1JAN03: Rio Grande Village. The hook-up area here in the Village is ok but rigs are snuggled closely together, so we decided to move to the no-hook-up area, still in the Village. It's much nicer with more room between sites, better view of mountains and very quiet.
Stan, Liz, and the C's then went for a Nature Walk from Site 18 here in this no-hookup area. We were off to a great start as we watched four javelinas (pig-like animals) feeding beside a nearby campsite. They're used to people in their habitat so didn't run off.
We crossed a little pond via a boardwalk, watched the mosquitofish, then continued to the Rio Grande where there was easy access to the River. We could have walked across as it was quite narrow and shallow. We understand there's no problem with going across into Mexico; however, returning carries a $5,000 fine! We then climbed 125 feet to a great panoramic view of the floodplain and distant mountains.
Soon after returning from our hike, Stan and Liz departed for parts Western.
Next on our itinerary was a short drive to Hot Springs. A one-mile walk took us past an old motel, post office, store, homestead, and foundation of the hot springs bathhouse.. There's a stoned-up pool with 105-degree water bubbling up next to the rushing Rio Grande. Folks were soaking in the pool, but we decided to just look.
2-5JAN03: Big Bend Motor Inn, Terlinqua, TX. It's time to move on so drove to Panther Jct. Visitor Center where we got approval to leave Kenzie in the parking lot. With cameras and sandwiches aboard the Honda, we were off on a ten-mile jaunt to the Chisos Basin.
The elevation at the Rio Grande Village is 1800 msl and at this Visitor Center we had climbed to 3750 msl. We twisted and turned up and up with the spectacular, jagged Chisos peaks all around as we reached 6500msl. Then down to the Chisos Basin, so named because we had descended 2000 ft. and were completely surrounded by magnificent peaks, spires, and formations created by molten rock. That adventure was a very special treat on another perfect day with bright sun and blue sky.
Kenzie was waiting for us back at Panther Junction so, after connecting the Honda, we continued West to the Big Bend Motor Inn which will be our HQ for a few days.
The little Mexican Restaurant, Tivo's Place, just half a mile down the street from our RV site, was rich in local atmosphere and the food was okay too.

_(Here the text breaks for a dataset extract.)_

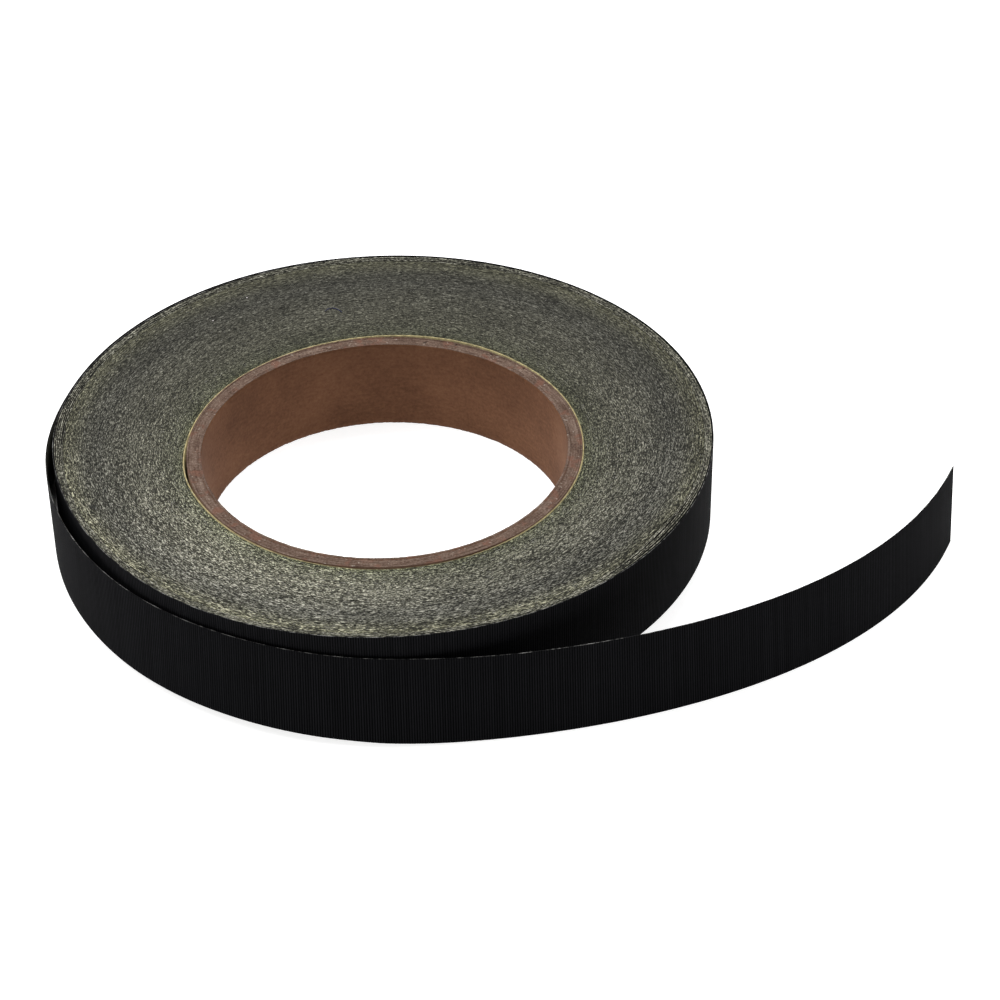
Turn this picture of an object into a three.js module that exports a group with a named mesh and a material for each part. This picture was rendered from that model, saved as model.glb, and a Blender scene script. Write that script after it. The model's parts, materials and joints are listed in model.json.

3 Jan.: Today we're taking the Honda for the Ross Maxwell Scenic Drive. We stopped frequently at special overlooks to ooh and aah and take pictures. We visited with a volunteer at the Castolon Ranger Station who told us that cotton and corn were once grown here on the floodplain with irrigation from the nearby River-hard to believe as it's covered with mesquite and salt bush now.
We drove into the Cottonwood Campground to look around. Trees are a rarity in the Chihuanhuan Desert, but they grow prolifically here and at the Rio Grande Village campground as both cg's are near Rio Grande River. The cottonwoods are an impressive sight decked out in their golden leaves. This is a beautiful cg, and another time we'll drive down here with our motorhome.
Then it was on to the big climax of the 30-mile trip: the Santa Elena Canyon where the Rio Grande has cut through the mountains leaving a canyon with 1500 ft shear rock walls on both sides. A cement walkway has been built along one wall making it possible to climb up to get a better view of the river and impressive cut. Quite spectacular.
The vistas were as breathtaking on our return over the same route as the sun was now overhead, changing shadows and colors on these awesome mountains..
We wound up the day with a delicious meal at the Starlight Theater Restaurant in Old Terlinqua, a Ghost Town. Terlinqua was a booming mercury (quicksilver) mining town, but when the mining ceased, folks departed.
4 Jan: This was a day off - hung around home and played catch-up with routine stuff.
5 Jan: The trip we took today over Rt. 170 from Terlinqua, and Lijatas to Presidio is claimed to be one of the most scenic in Texas. We twisted along the Rio Grande with mountains rising closely and steeply above us on both sides of the road.
We stopped at Fort Leaton in Presidio to catch up on a bit of history. The Fort was established in 1848 as a border trading post by a former Indian bounty hunter, Benjamin Leaton. The massive adobe fortress protected his family and employees from Indian raids.
After continuing on to the town of Presidio for a look around, we enjoyed the return trip in the afternoon sun.
6 Jan: Woodward Ranch, Alpine, TX
Wow! did we find a neat place to park for the night. Woodward Ranch is one of the few ranches in Texas that welcomes Rvers and rock hounds and lets them roam the 3,000 acre ranch at will. We are parked about a mile out behind the house near a clear-running creek.